Image by _Tawcan via Flickr
I went to the gents before and noticed that the elastic on my Calvin Klein's had lost a lot of its ping. They’re oldish jocks so it’s no great surprise. Still as I stood there I contemplated the process by which elastic perishes over time. Is it use or is it simply age? Well, I thought, frequent use will obviously accelerate the process, but largely it is process of time. Over time the elastic will dry and deteriorate all by itself whether the jocks are worn every day or never worn. Like everything else it ages and, short of keeping your jocks in a vacuum, there’s not much you can do about it.
Naturally my thoughts followed onto other materials. Steel won’t perish, but exposed to the elements it will rust. Even concrete is subject to its own particular form of cancer, notwithstanding how it will weather and crumble in any case. It shouldn’t be a surprise, everything declines with time.
Even trees? I wondered at that. There are trees that have been around hundreds, even thousands of years. Is there a natural end to them? Is there a time when they shrivel and die? I thought probably yes, though clearly on a much different time frame to us.
The difference with trees of course is that they are organic. They grow, they blossom and flower, and they regenerate of their own accord. In some way so do we. Our DNA dictates how tall we will grow and what colour our eyes will be; we will inherit traits and potentially diseases.
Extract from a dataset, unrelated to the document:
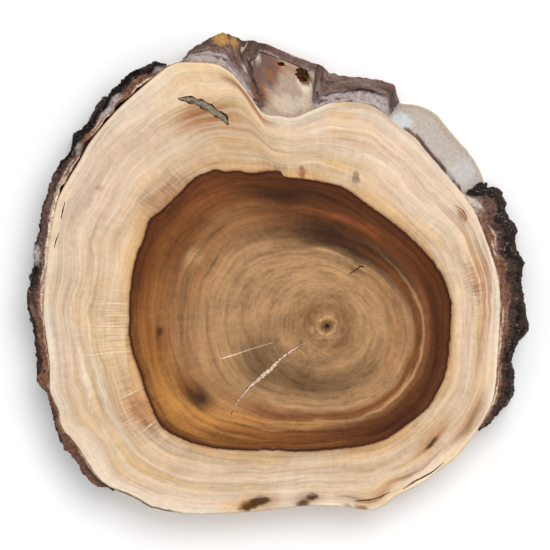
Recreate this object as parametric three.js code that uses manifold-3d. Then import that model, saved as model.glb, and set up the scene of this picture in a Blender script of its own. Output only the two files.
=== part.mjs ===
// A slice sawn straight across a tree stem: pale sapwood round dark heartwood, with what is left of the
// bark in three patches round the edge. Millimetres, +Z up, the sawn face with the deep crack on top.
import * as THREE from "three";
import { mergeVertices } from "three/addons/utils/BufferGeometryUtils.js";
import Module from "manifold-3d";

const wasm = await Module();
wasm.setup();

// Driving dimensions
const THICKNESS = 35; // between the two sawn faces
const CENTRE = [-1.5, -17.4]; // the outline is measured outwards from here
const BARK_CLEARANCE = 0.3; // between the wood and the bark that sits on it
const COLUMN_STEP = 3.8; // spacing of the columns of points round the wood and along the bark

// Stations round the slice, counter-clockwise seen from above, starting in the middle of the lower edge.
// Each is the top rim of the wood, how far the whole slice reaches past that rim at its base, and how
// much of that reach is bark.
const STATIONS = [
  { rim: [-49.5, -145.8], reach: -2, bark: 0 },
  { rim: [-16.5, -144.6], reach: -3, bark: 0 },
  { rim: [16.5, -141], reach: -3, bark: 0 },
  { rim: [40.5, -141.6], reach: -3, bark: 0 },
  { rim: [54.3, -143.4], reach: -2, bark: 0 },
  { rim: [63.3, -141], reach: -2, bark: 0 },
  { rim: [71.1, -135], reach: -3, bark: 0 },
  { rim: [85.5, -127.8], reach: -3, bark: 0 },
  { rim: [98.7, -118.2], reach: -3, bark: 0 },
  { rim: [108.3, -110.4], reach: -2, bark: 0 },
  { rim: [115.5, -101.4], reach: 1, bark: 1 },
  { rim: [120.9, -94.2], reach: 3.5, bark: 3.2 },
  { rim: [127.5, -82.2], reach: 6, bark: 4.5 },
  { rim: [130.5, -71.4], reach: 9.5, bark: 7 },
  { rim: [132.3, -50.4], reach: 11, bark: 7.5 },
  { rim: [133.5, -29.4], reach: 16, bark: 10.5 },
  { rim: [133.5, -11.4], reach: 17, bark: 11 },
  { rim: [131.1, 1.8], reach: 17.5, bark: 11 },
  { rim: [127.5, 12.6], reach: 19, bark: 11.5 },
  { rim: [122.7, 25.8], reach: 21.5, bark: 12 },
  { rim: [117.3, 37.8], reach: 21, bark: 10 },
  { rim: [109.5, 48.6], reach: 20, bark: 3 },
  { rim: [100.5, 59.4], reach: 20, bark: 0 },
  { rim: [91.5, 69.6], reach: 20, bark: 0 },
  { rim: [83.1, 79.8], reach: 20, bark: 0 },
  { rim: [74.7, 85.8], reach: 20, bark: 2 },
  { rim: [67.5, 91.8], reach: 19, bark: 7 },
  { rim: [58.5, 98.4], reach: 19, bark: 7 },
  { rim: [46.5, 101.4], reach: 17.5, bark: 7 },
  { rim: [31.5, 100.8], reach: 19, bark: 6.5 },
  { rim: [19.5, 96], reach: 29, bark: 6 },
  { rim: [10.5, 92.4], reach: 36, bark: 5 },
  { rim: [1.5, 93], reach: 40, bark: 5 },
  { rim: [-9.3, 95.4], reach: 43, bark: 5.5 },
  { rim: [-16.5, 105], reach: 35, bark: 6 },
  { rim: [-20.7, 111], reach: 31, bark: 6 },
  { rim: [-28.5, 120], reach: 25, bark: 6 },
  { rim: [-37.5, 124.2], reach: 17, bark: 5.5 },
  { rim: [-46.5, 125.4], reach: 11, bark: 4.5 },
  { rim: [-58.5, 125.4], reach: 4.5, bark: 3 },
  { rim: [-64.5, 123.6], reach: 5, bark: 3.5 },
  { rim: [-70.5, 119.4], reach: 9.5, bark: 6 },
  { rim: [-81.9, 109.8], reach: 11, bark: 6.5 },
  { rim: [-97.5, 95.4], reach: 11.4, bark: 6.5 },
  { rim: [-112.5, 77.4], reach: 10, bark: 6 },
  { rim: [-118.5, 66.6], reach: 9, bark: 5.5 },
  { rim: [-129.3, 48.6], reach: 7, bark: 5 },
  { rim: [-134.1, 35.4], reach: 6.6, bark: 5 },
  { rim: [-137.1, 18.6], reach: 8, bark: 6 },
  { rim: [-138.9, 0.6], reach: 9, bark: 6.5 },
  { rim: [-140.7, -20.4], reach: 10.2, bark: 7.5 },
  { rim: [-139.5, -35.4], reach: 7.2, bark: 5 },
  { rim: [-137.1, -53.4], reach: 7.8, bark: 5.5 },
  { rim: [-136.8, -64.2], reach: 7.4, bark: 5.5 },
  { rim: [-136.2, -72.6], reach: 2.6, bark: 2.2 },
  { rim: [-131.7, -83.4], reach: 3.5, bark: 3 },
  { rim: [-129.3, -94.2], reach: 4.2, bark: 3.2 },
  { rim: [-122.1, -102.6], reach: 6.4, bark: 5 },
  { rim: [-108.3, -123], reach: 5.6, bark: 4.4 },
  { rim: [-99.3, -130.2], reach: 1.6, bark: 1.4 },
  { rim: [-87.3, -135.6], reach: -1, bark: 0 },
  { rim: [-76.5, -141.6], reach: -1, bark: 0 },
  { rim: [-63.3, -144.6], reach: -1.5, bark: 0 },
];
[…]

We will grow to a certain point and then stop growing; for a while we will remain in a kind of physical stasis before the inevitable decline begins. One day the decline becomes so much that we fail altogether. And so the process begins again.
Why is this so really? Why should a tree last ten longer than a man? Why does a man outlive a dog or cat or indeed most animals? What is the genetic trigger in our make-up that makes these accepted facts?
It’s odd the things that occur to you standing in a urinal.